Dungy talked long and often about Noll here. Unfortunately, Noll was unable to talk about Dungy. Noll, who retired after the 1991 season, lives on the west coast of Florida with his wife Marianne. He has severe back problems that likely go back to his playing days with the Cleveland Browns, and through his wife has declined all interviews this week. Marianne Noll did say the two of them get great satisfaction from knowing Dungy's team is in the Super Bowl. Dungy was among Noll's favorites, even when he played safety for him in 1977 and 1978.

"Playing for coach Noll," Dungy said, "you can be very, very good at what you do and lead a somewhat normal life away from football and that was very important to my professional growth."

A good quarterback at the University of Minnesota, the Steelers first tried him at wide receiver but then sent him to safety. As a rookie, he famously intercepted a pass and threw an interception in the same game -- at Houston, when injuries pressed him into service as the emergency quarterback.

"One thing about him, he was a good athlete,'' Nunn said. "He goes over to the defensive side and Bud Carson ends up falling in love with him. He picked it up so fast -- in a week he was telling guys like Mel [Blount] and others how to line up and do certain things.

"Bud loved intelligence, and Tony proved himself as far as being intelligent. He really learned a whole lot from Bud Carson when he was with him."

Nunn, 81, has been around sports all his life, first as a college basketball player and later as sports editor of the Pittsburgh Courier before joining the Steelers fulltime in 1968. He compares Dungy's even temperament as a coach to only two others, both on the basketball court -- Lenny Wilkens and John McClendon.

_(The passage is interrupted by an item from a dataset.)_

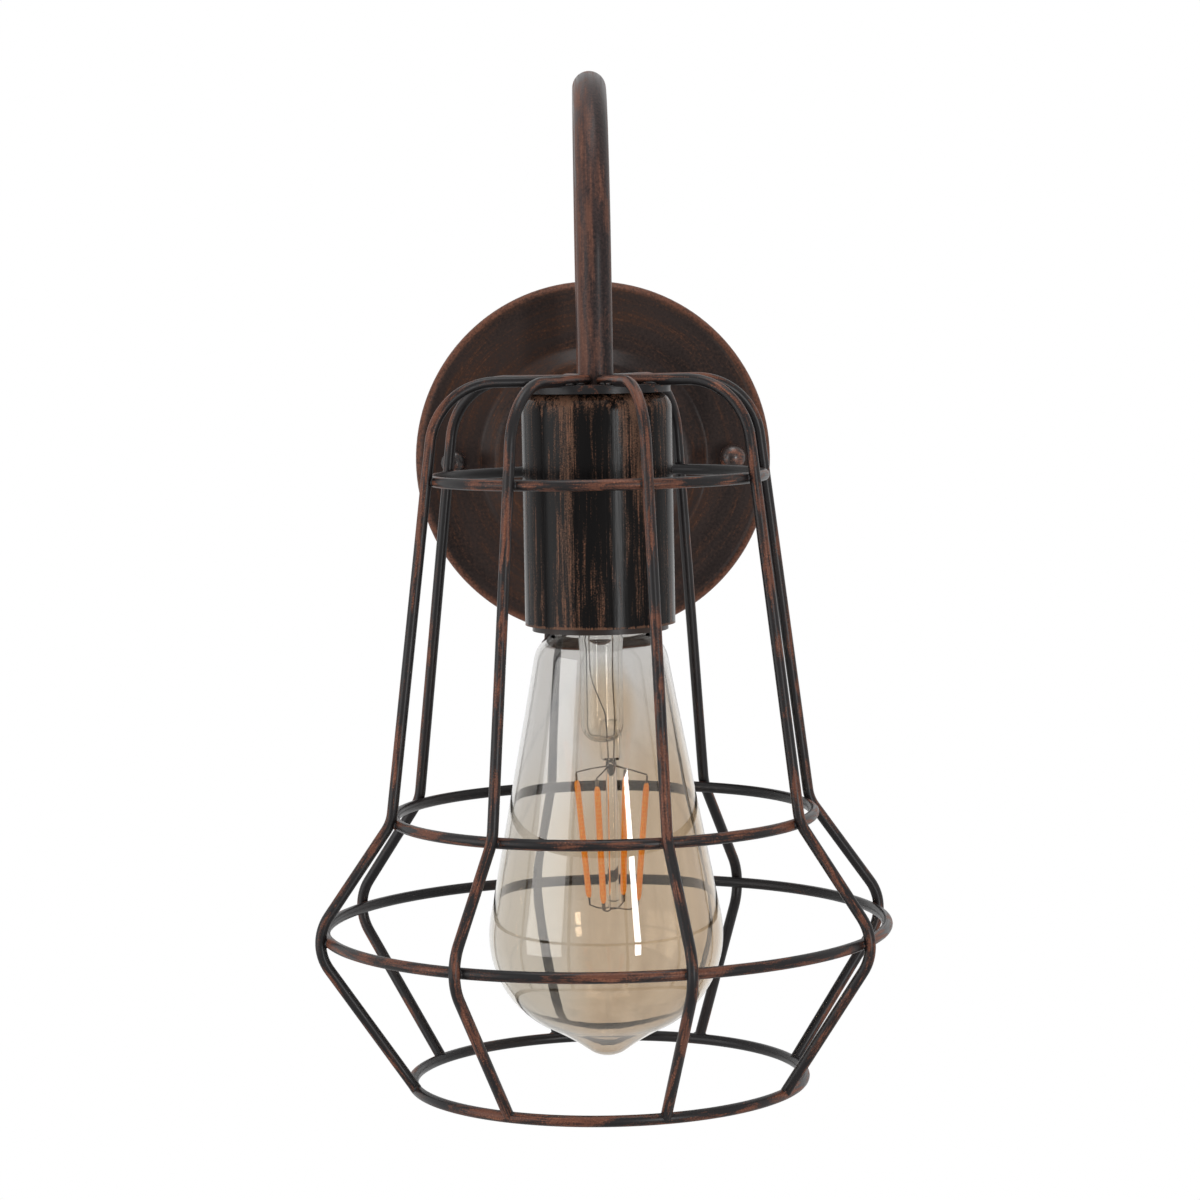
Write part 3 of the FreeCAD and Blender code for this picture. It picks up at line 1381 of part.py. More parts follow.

"His maturity at a young age and his being soft-spoken -- he never screamed, never hollered at people,'' Nunn cited as examples.

"I've never known him to knock anybody. That's one of the things that makes him so unique. I think he's a special guy."

Nunn would not be surprised if Dungy does not retire after Sunday's game and never coach again. Back when Dungy was the youngest NFL coordinator at age 29, he often told Nunn he would retire by the time he turned 50. Nunn called him after his 50th birthday in October 2005.

"He said, 'What do you want?'" Nunn recalled with a laugh. "I said, 'I left the ballclub and I've gone back to the Courier and I'm writing again. I just want to get this story about your retirement.'

"He said, 'What are you talking about?' I said, 'You always said you'd retire by 50.' He laughed and said, 'I knew you'd remember that.'"

Tony Dungy rarely hollered or spit, and he never cussed, but even during those early days in Pittsburgh, no one forgot him.

He's a case of nice guy finishing first.